* **Information shown**:
= = = = =
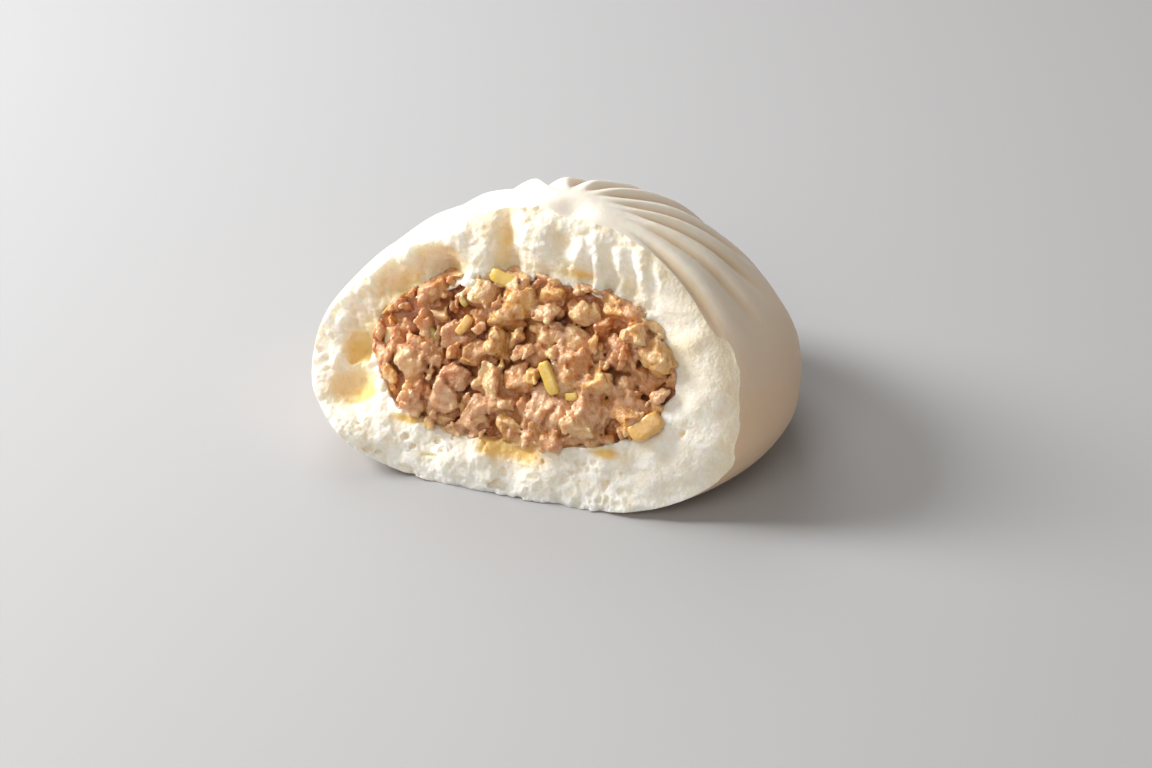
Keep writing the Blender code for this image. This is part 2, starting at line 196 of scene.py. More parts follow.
# Pockets with thin smooth walls: (u, v, w) and half sizes, in millimetres
POCKETS = in_metres((
    ((-38.2, -4.6, -2.8), (3.1, 3.5, 3.8)),
    ((-37.4, -12.4, -1.4), (4.6, 3.4, 3.4)),
    ((-32.2, 8.8, -0.6), (3, 1.8, 1.8)),
    ((-22.8, 17.6, -0.2), (3.6, 1.8, 1.8)),
    ((-8.8, 22.8, -0.2), (1.4, 3.2, 1.8)),
    ((-3.1, -26.6, -0.8), (2.2, 0.9, 1.4)),
    ((12.5, -21.8, 0), (1.2, 0.7, 1.3)),
    ((15, -23.6, -0.2), (1.5, 0.6, 1.3)),
    ((19.6, -22.2, -0.2), (1.3, 0.7, 1.2)),
    ((34, -9.8, 0.2), (0.9, 0.7, 1)),
    ((-18, -23.6, 0), (1.6, 0.8, 1.2)),
))
POCKET_WARP = (0.0022, 0.0008)
# Painted warm shade in the crumb's pits: how far below the broad shape they start, and how deep they count
# in full
PIT_START, PIT_DEPTH = 0.0002, 0.0016
# Where juice has soaked in: (u, v, half width, half height), in millimetres
JUICE_SPOTS = in_metres((
    (0.5, -19.6, 6.2, 2.6),
    (-5, -18.8, 3, 1.8),
    (-24.5, -16.8, 3, 1),
    (19, -16.5, 3, 1),
    (7.5, 18, 3, 1),
))
# Spots of painted warm shade at the crumb's hollows and pockets, in metres: (u, v, half width, half height,
# strength)
WARM_SHADE_SPOTS = (
    (-0.0280, 0.0100, 0.0036, 0.0034, 0.95),
    (-0.0198, 0.0138, 0.0028, 0.0042, 0.95),
    (-0.0358, 0.0004, 0.0034, 0.0030, 0.95),
    (-0.0380, -0.0048, 0.0030, 0.0034, 0.75),
    (-0.0354, -0.0125, 0.0042, 0.0030, 0.75),
    (-0.0325, 0.0060, 0.0030, 0.0030, 0.60),
    (-0.0093, 0.0215, 0.0015, 0.0050, 0.85),
    (-0.0125, 0.0235, 0.0024, 0.0030, 0.45),
    (0.0022, 0.0243, 0.0020, 0.0022, 0.40),
    (0.0340, -0.0100, 0.0010, 0.0008, 0.60),
)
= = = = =
* **Your task**:
Give the listing again, word for word.

* **Correct output**:
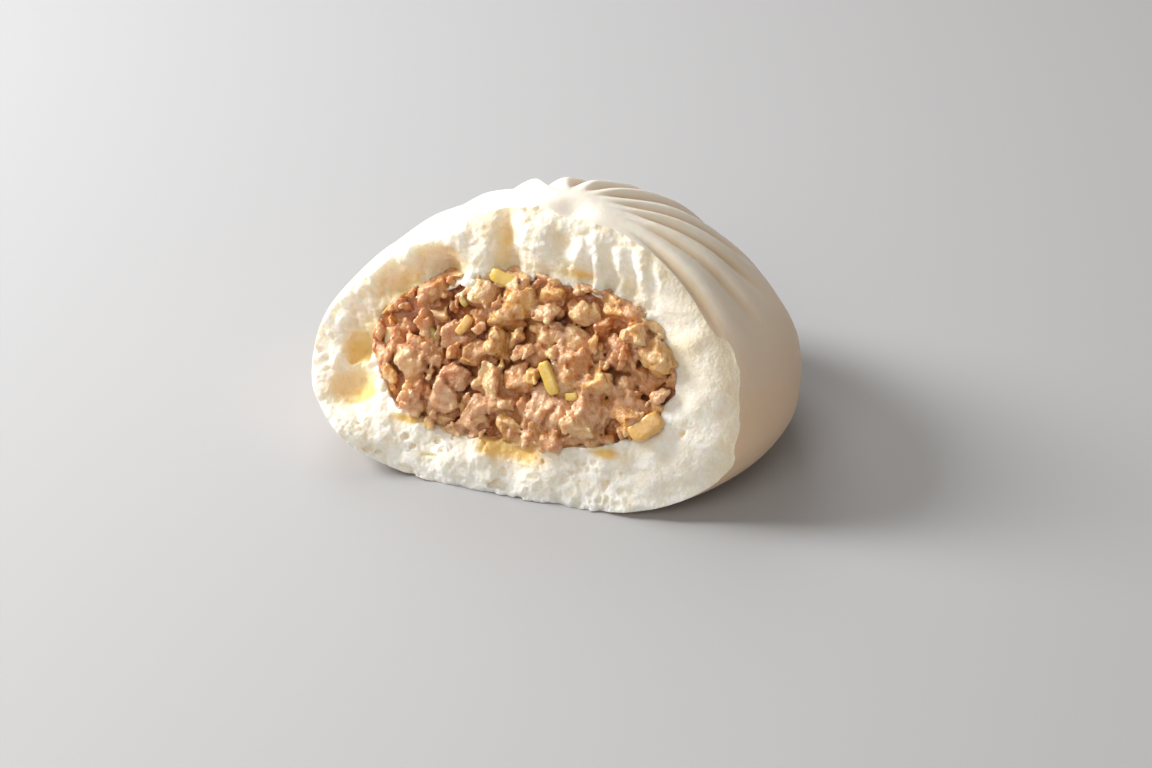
Keep writing the Blender code for this image. This is part 2, starting at line 196 of scene.py. More parts follow.
# Pockets with thin smooth walls: (u, v, w) and half sizes, in millimetres
POCKETS = in_metres((
    ((-38.2, -4.6, -2.8), (3.1, 3.5, 3.8)),
    ((-37.4, -12.4, -1.4), (4.6, 3.4, 3.4)),
    ((-32.2, 8.8, -0.6), (3, 1.8, 1.8)),
    ((-22.8, 17.6, -0.2), (3.6, 1.8, 1.8)),
    ((-8.8, 22.8, -0.2), (1.4, 3.2, 1.8)),
    ((-3.1, -26.6, -0.8), (2.2, 0.9, 1.4)),
    ((12.5, -21.8, 0), (1.2, 0.7, 1.3)),
    ((15, -23.6, -0.2), (1.5, 0.6, 1.3)),
    ((19.6, -22.2, -0.2), (1.3, 0.7, 1.2)),
    ((34, -9.8, 0.2), (0.9, 0.7, 1)),
    ((-18, -23.6, 0), (1.6, 0.8, 1.2)),
))
POCKET_WARP = (0.0022, 0.0008)
# Painted warm shade in the crumb's pits: how far below the broad shape they start, and how deep they count
# in full
PIT_START, PIT_DEPTH = 0.0002, 0.0016
# Where juice has soaked in: (u, v, half width, half height), in millimetres
JUICE_SPOTS = in_metres((
    (0.5, -19.6, 6.2, 2.6),
    (-5, -18.8, 3, 1.8),
    (-24.5, -16.8, 3, 1),
    (19, -16.5, 3, 1),
    (7.5, 18, 3, 1),
))
# Spots of painted warm shade at the crumb's hollows and pockets, in metres: (u, v, half width, half height,
# strength)
WARM_SHADE_SPOTS = (
    (-0.0280, 0.0100, 0.0036, 0.0034, 0.95),
    (-0.0198, 0.0138, 0.0028, 0.0042, 0.95),
    (-0.0358, 0.0004, 0.0034, 0.0030, 0.95),
    (-0.0380, -0.0048, 0.0030, 0.0034, 0.75),
    (-0.0354, -0.0125, 0.0042, 0.0030, 0.75),
    (-0.0325, 0.0060, 0.0030, 0.0030, 0.60),
    (-0.0093, 0.0215, 0.0015, 0.0050, 0.85),
    (-0.0125, 0.0235, 0.0024, 0.0030, 0.45),
    (0.0022, 0.0243, 0.0020, 0.0022, 0.40),
    (0.0340, -0.0100, 0.0010, 0.0008, 0.60),
)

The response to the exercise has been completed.